▶ _Work to be completed_
Below is the data. Give it again, complete and exact.

▶ _Data section_

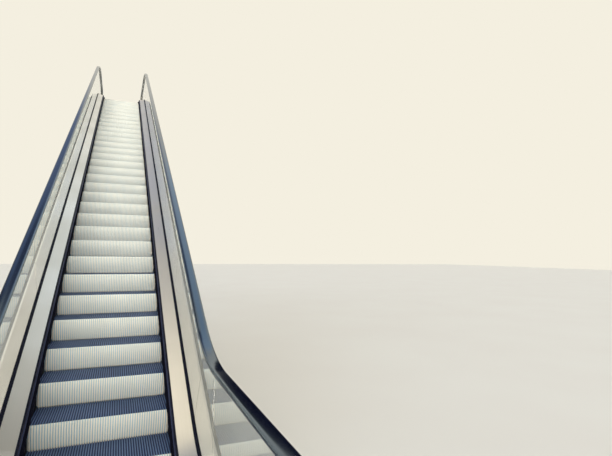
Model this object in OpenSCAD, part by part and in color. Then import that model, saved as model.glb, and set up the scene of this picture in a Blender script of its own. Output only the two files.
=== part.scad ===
// Glass-sided public escalator, built at full size in millimetres.
// X is across the steps, +Y runs up the incline and +Z is up. Ground level is Z = 0, and the
// origin is the middle of the flat seat under the lower landing.

/* [Travel] */
// Height from the lower to the upper landing floor
rise = 6300; // [3000:50:9000]
// Slope of the step band in degrees
incline = 30; // [27:0.5:35]
// Radius of the step path where it leaves the lower landing
lower_bend_r = 1500; // [1300:50:2600]
// Radius of the step path where it reaches the upper landing
upper_bend_r = 1500; // [1300:50:2600]
// Shortest level run between a comb and the bend next to it
level_run = 800; // [800:10:1200]
// Height of the treads at the lower landing above ground level
landing_h = 60; // [55:1:90]

/* [Steps] */
// Width of a step across the treads
step_w = 1000; // [800:100:1000]
// Distance from one step to the next along the chain
step_pitch = 405; // [400:1:410]
// Gap between a tread and the riser behind it
step_gap = 3; // [2:0.5:5]
// How far past the lower bend the first full step stands
step_phase = 270; // [150:1:400]
// Thickness of the tread, cleats included
tread_t = 26; // [22:1:36]
// Thickness of the curved riser, cleats included
riser_t = 18; // [15:1:22]
// Number of cleats across a tread, drawn coarser than the casting's 9 mm
cleats = 25; // [20:1:32]
// Depth of the grooves between the cleats
groove_d = 10; // [8:0.5:11]
// How far the comb teeth dip into the grooves
comb_dip = 6; // [4:0.5:7]
// Radius of a step roller
roller_r = 38; // [30:1:40]

/* [Balustrades] */
// Gap between a step and the skirt beside it
skirt_gap = 3; // [2:0.5:4]
// Thickness of the skirt panel
skirt_t = 4; // [3:0.5:6]
// Height of the skirt above the line of the step noses
skirt_top = 84; // [80:1:100]
// Width of the dark cap along the top of the skirt
skirt_cap = 14; // [8:1:20]
// How far the skirt brush reaches over the steps
brush_reach = 28; // [20:1:33]
// Height of the deck beside the glass
deck_h = 118; // [112:1:130]
// Width of the inner deck, from skirt face to glass seal
inner_deck_w = 133; // [120:1:180]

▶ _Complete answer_
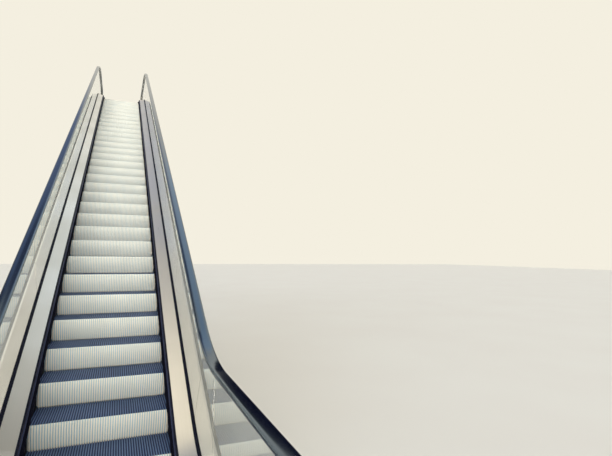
Model this object in OpenSCAD, part by part and in color. Then import that model, saved as model.glb, and set up the scene of this picture in a Blender script of its own. Output only the two files.
=== part.scad ===
// Glass-sided public escalator, built at full size in millimetres.
// X is across the steps, +Y runs up the incline and +Z is up. Ground level is Z = 0, and the
// origin is the middle of the flat seat under the lower landing.

/* [Travel] */
// Height from the lower to the upper landing floor
rise = 6300; // [3000:50:9000]
// Slope of the step band in degrees
incline = 30; // [27:0.5:35]
// Radius of the step path where it leaves the lower landing
lower_bend_r = 1500; // [1300:50:2600]
// Radius of the step path where it reaches the upper landing
upper_bend_r = 1500; // [1300:50:2600]
// Shortest level run between a comb and the bend next to it
level_run = 800; // [800:10:1200]
// Height of the treads at the lower landing above ground level
landing_h = 60; // [55:1:90]

/* [Steps] */
// Width of a step across the treads
step_w = 1000; // [800:100:1000]
// Distance from one step to the next along the chain
step_pitch = 405; // [400:1:410]
// Gap between a tread and the riser behind it
step_gap = 3; // [2:0.5:5]
// How far past the lower bend the first full step stands
step_phase = 270; // [150:1:400]
// Thickness of the tread, cleats included
tread_t = 26; // [22:1:36]
// Thickness of the curved riser, cleats included
riser_t = 18; // [15:1:22]
// Number of cleats across a tread, drawn coarser than the casting's 9 mm
cleats = 25; // [20:1:32]
// Depth of the grooves between the cleats
groove_d = 10; // [8:0.5:11]
// How far the comb teeth dip into the grooves
comb_dip = 6; // [4:0.5:7]
// Radius of a step roller
roller_r = 38; // [30:1:40]

/* [Balustrades] */
// Gap between a step and the skirt beside it
skirt_gap = 3; // [2:0.5:4]
// Thickness of the skirt panel
skirt_t = 4; // [3:0.5:6]
// Height of the skirt above the line of the step noses
skirt_top = 84; // [80:1:100]
// Width of the dark cap along the top of the skirt
skirt_cap = 14; // [8:1:20]
// How far the skirt brush reaches over the steps
brush_reach = 28; // [20:1:33]
// Height of the deck beside the glass
deck_h = 118; // [112:1:130]
// Width of the inner deck, from skirt face to glass seal
inner_deck_w = 133; // [120:1:180]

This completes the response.